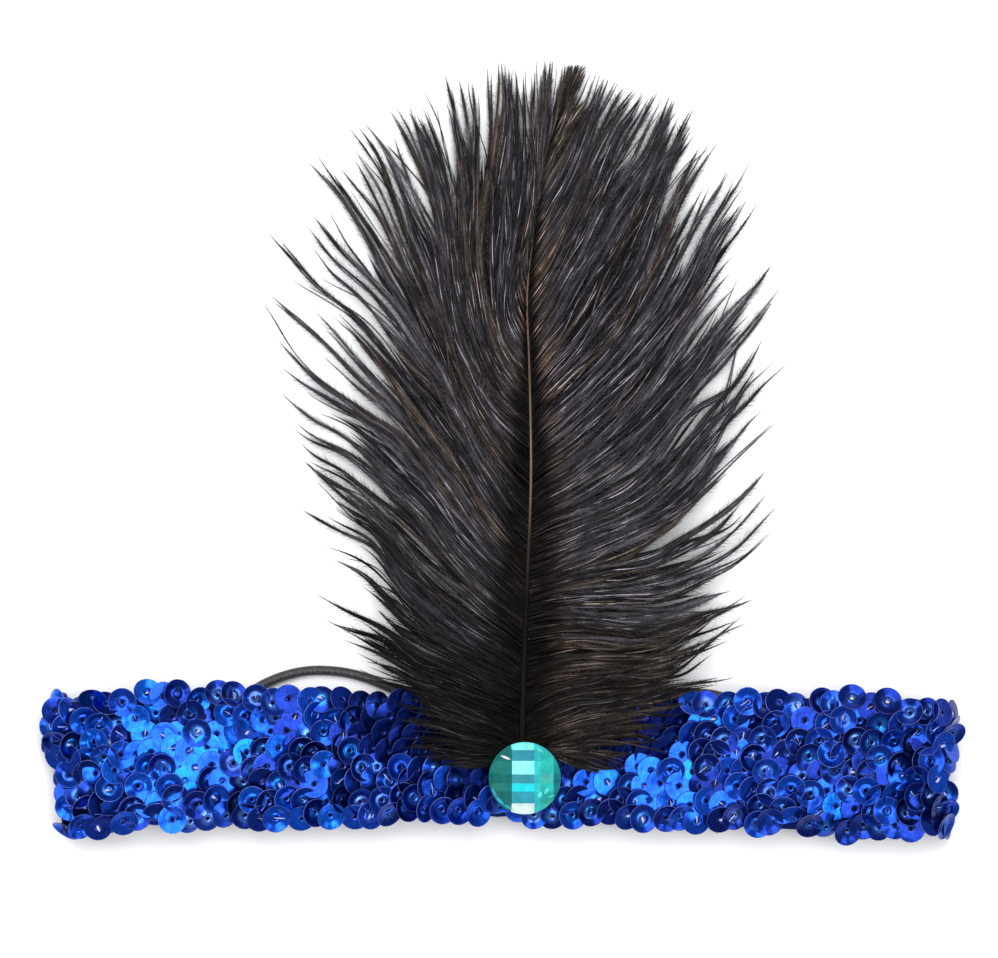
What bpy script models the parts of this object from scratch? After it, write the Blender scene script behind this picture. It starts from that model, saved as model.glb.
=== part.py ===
"""Flapper headband: a sequinned stretch band folded flat into a loop, an ostrich plume and a round faceted
stone at its front, and an elastic cord across its open back.

The headband lies face up on the plane z = 0. X runs along the band, Y from the band to the plume's tip, and Z
up, out of the band's front. The origin is on that plane, under the middle of the box round the band and plume.
Sizes are in millimetres and become metres where a mesh or a curve is made.
"""

import math
from collections import namedtuple

import bmesh
import bpy
from mathutils import Vector

MM = 0.001
GAP = 0.3  # left between pieces that touch
SURFACE_GAP = 0.01  # from the surface below to the cord that lies on it
TUBE_STEPS = 2  # extra steps to a quarter turn of the shaft and the cord

# Band
BAND_SPAN = 204.0  # from fold to fold
BAND_WALL = 2.6  # knit backing with its overlapping sequins
FOLD_RADIUS = 4.5  # of the wall's middle, round each fold
EDGE_CHAMFER = 0.7
TAIL_END_X = 82.0  # where each folded-under end stops, from the middle
FOLD_X = BAND_SPAN / 2 - FOLD_RADIUS - BAND_WALL / 2  # centre of each fold
FOLD_TURN = math.pi * FOLD_RADIUS
TAIL_Z = BAND_WALL / 2
FRONT_Z = TAIL_Z + 2 * FOLD_RADIUS
HALF_STRIP = FOLD_X + FOLD_TURN + FOLD_X - TAIL_END_X
FRONT_STEPS = 36
FOLD_STEPS = 8
TAIL_STEPS = 4

# along is measured on the strip from the middle of its front; lift is how far the strip leaves its plain path
BandRow = namedtuple("BandRow", "along lower upper lift")
BAND_ROWS = (
    BandRow(-HALF_STRIP, -78.0, -57.5, 0.0),
    BandRow(-FOLD_X - FOLD_TURN, -84.0, -53.5, 0.0),
    BandRow(-FOLD_X, -85.0, -52.6, 0.0),
    BandRow(-75.0, -83.4, -50.6, -0.4),
    BandRow(-40.0, -82.4, -52.0, -0.6),
    BandRow(0.0, -81.7, -53.3, -0.1),
    BandRow(40.0, -82.8, -52.9, -0.6),
    BandRow(75.0, -84.6, -51.8, -0.4),
    BandRow(FOLD_X, -85.0, -54.2, 0.0),
    BandRow(FOLD_X + FOLD_TURN, -84.0, -55.0, 0.0),
    BandRow(HALF_STRIP, -78.0, -57.5, 0.0),
)

# Plume: the shaft, base first, and the outline and height of the vanes beside it
BAND_TOP = FRONT_Z + BAND_WALL / 2
SHAFT_BASE_RADIUS = 0.75
SHAFT_BASE_Z = BAND_TOP + GAP + SHAFT_BASE_RADIUS
PLUME_TIP_Y = 85.0
ShaftRow = namedtuple("ShaftRow", "y x z radius")
SHAFT_ROWS = (
    ShaftRow(-69.8, 4.8, SHAFT_BASE_Z, SHAFT_BASE_RADIUS),
    ShaftRow(-64.6, 4.6, SHAFT_BASE_Z, SHAFT_BASE_RADIUS),
    ShaftRow(-54.7, 4.8, SHAFT_BASE_Z - 0.1, 0.7),
    ShaftRow(-40.0, 5.3, 11.0, 0.6),
    ShaftRow(-27.6, 5.8, 8.6, 0.45),
    ShaftRow(-5.2, 6.6, 5.6, 0.32),
    ShaftRow(20.1, 6.2, 3.8, 0.27),
    ShaftRow(33.3, 5.7, 3.3, 0.26),
    ShaftRow(42.1, 6.4, 3.0, 0.25),
    ShaftRow(59.7, 8.6, 2.5, 0.23),
    ShaftRow(72.9, 12.1, 2.1, 0.21),
    ShaftRow(84.8, 16.7, 1.7, 0.18),
)
SHAFT_STEP = 3.0
VANE_GAP = 0.4  # to the shaft, measured along X
VANE_AT_SHAFT = 2 * SHAFT_BASE_RADIUS  # thickness beside the shaft
VANE_AT_RIM = 0.8
VANE_BELOW_SHAFT = SHAFT_BASE_RADIUS  # from the shaft's middle to the vane's underside beside it
VANE_ACROSS = 7
VANE_PER_ROW = 2  # sections from one row to the next

# left and right are the vanes' rims, rim_low the rim's underside, fullness how far the barbs arch above a plane
VaneRow = namedtuple("VaneRow", "y left right rim_low fullness")
VANE_ROWS = (
    VaneRow(-69.8, -6.0, 23.0, 11.9, 0.0),
    VaneRow(-64.6, -17.8, 36.7, 11.9, 0.2),
    VaneRow(-58.0, -26.2, 41.6, 11.9, 1.2),
    VaneRow(-52.5, -30.6, 44.2, 11.4, 2.2),
    VaneRow(-41.5, -36.5, 51.5, 7.5, 3.4),
    VaneRow(-32.7, -39.5, 56.5, 4.4, 4.0),
    VaneRow(-21.7, -43.4, 59.6, 2.0, 4.5),
    VaneRow(-5.0, -48.0, 62.3, 0.4, 5.0),
    VaneRow(20.1, -52.1, 64.0, 0.0, 5.0),
    VaneRow(41.7, -51.3, 61.4, 0.0, 4.6),
    VaneRow(60.8, -44.2, 55.6, 0.0, 3.6),
    VaneRow(72.9, -31.0, 41.6, 0.2, 2.4),
    VaneRow(80.5, -16.0, 28.0, 0.5, 1.4),
    VaneRow(PLUME_TIP_Y, 3.1, 19.8, 0.8, 0.4),
)

# Stone, on the shaft's base
STONE_X = 5.2
STONE_Y = -71.5
STONE_RADIUS = 7.9
STONE_BACK_Z = SHAFT_BASE_Z + SHAFT_BASE_RADIUS + GAP
STONE_GIRDLE = 1.0
STONE_CROWN = 4.4
STONE_FACET = 2.8
STONE_FACETED_SHARE = 0.95  # of the radius, where the grid of facets stops
STONE_SIDES = 32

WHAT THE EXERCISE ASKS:
All lines from the beginning of the material above through the one with "TAIL_STEPS = 4" need to be returned exactly; please return those and only those.

SOLVED EXERCISE:
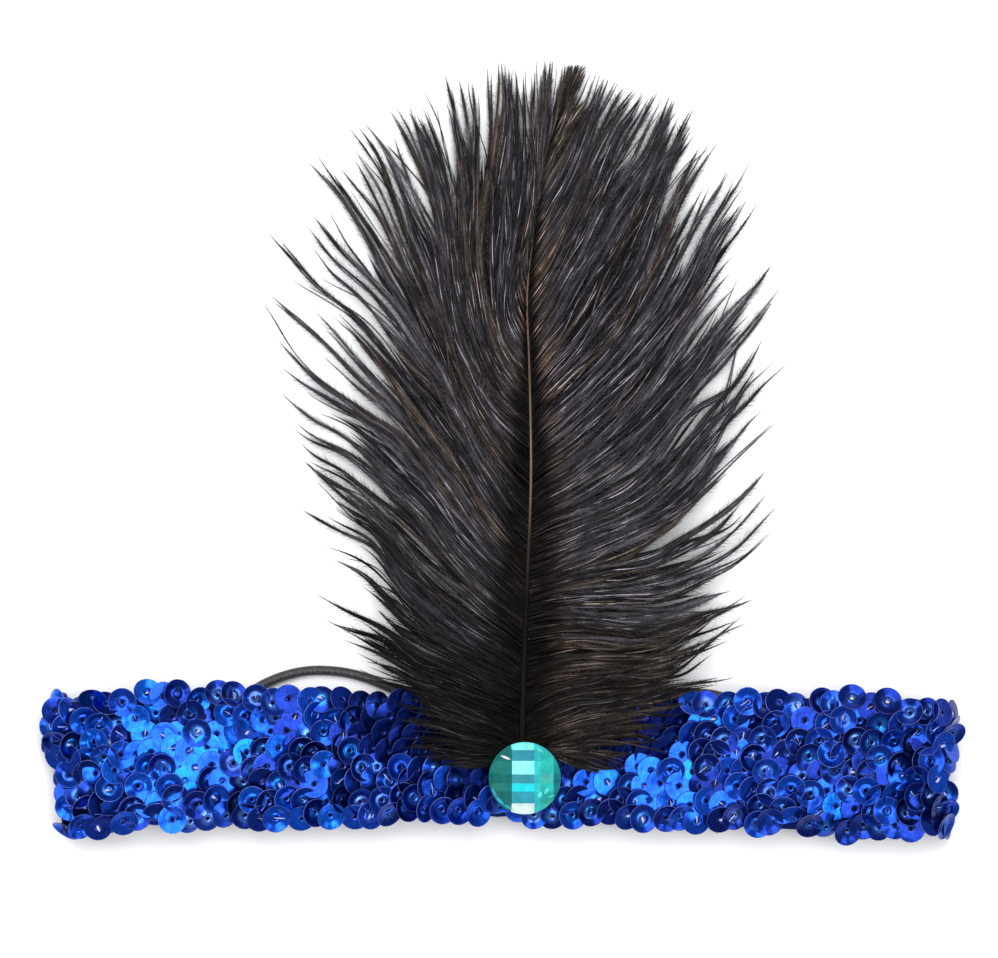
What bpy script models the parts of this object from scratch? After it, write the Blender scene script behind this picture. It starts from that model, saved as model.glb.
=== part.py ===
"""Flapper headband: a sequinned stretch band folded flat into a loop, an ostrich plume and a round faceted
stone at its front, and an elastic cord across its open back.

The headband lies face up on the plane z = 0. X runs along the band, Y from the band to the plume's tip, and Z
up, out of the band's front. The origin is on that plane, under the middle of the box round the band and plume.
Sizes are in millimetres and become metres where a mesh or a curve is made.
"""

import math
from collections import namedtuple

import bmesh
import bpy
from mathutils import Vector

MM = 0.001
GAP = 0.3  # left between pieces that touch
SURFACE_GAP = 0.01  # from the surface below to the cord that lies on it
TUBE_STEPS = 2  # extra steps to a quarter turn of the shaft and the cord

# Band
BAND_SPAN = 204.0  # from fold to fold
BAND_WALL = 2.6  # knit backing with its overlapping sequins
FOLD_RADIUS = 4.5  # of the wall's middle, round each fold
EDGE_CHAMFER = 0.7
TAIL_END_X = 82.0  # where each folded-under end stops, from the middle
FOLD_X = BAND_SPAN / 2 - FOLD_RADIUS - BAND_WALL / 2  # centre of each fold
FOLD_TURN = math.pi * FOLD_RADIUS
TAIL_Z = BAND_WALL / 2
FRONT_Z = TAIL_Z + 2 * FOLD_RADIUS
HALF_STRIP = FOLD_X + FOLD_TURN + FOLD_X - TAIL_END_X
FRONT_STEPS = 36
FOLD_STEPS = 8
TAIL_STEPS = 4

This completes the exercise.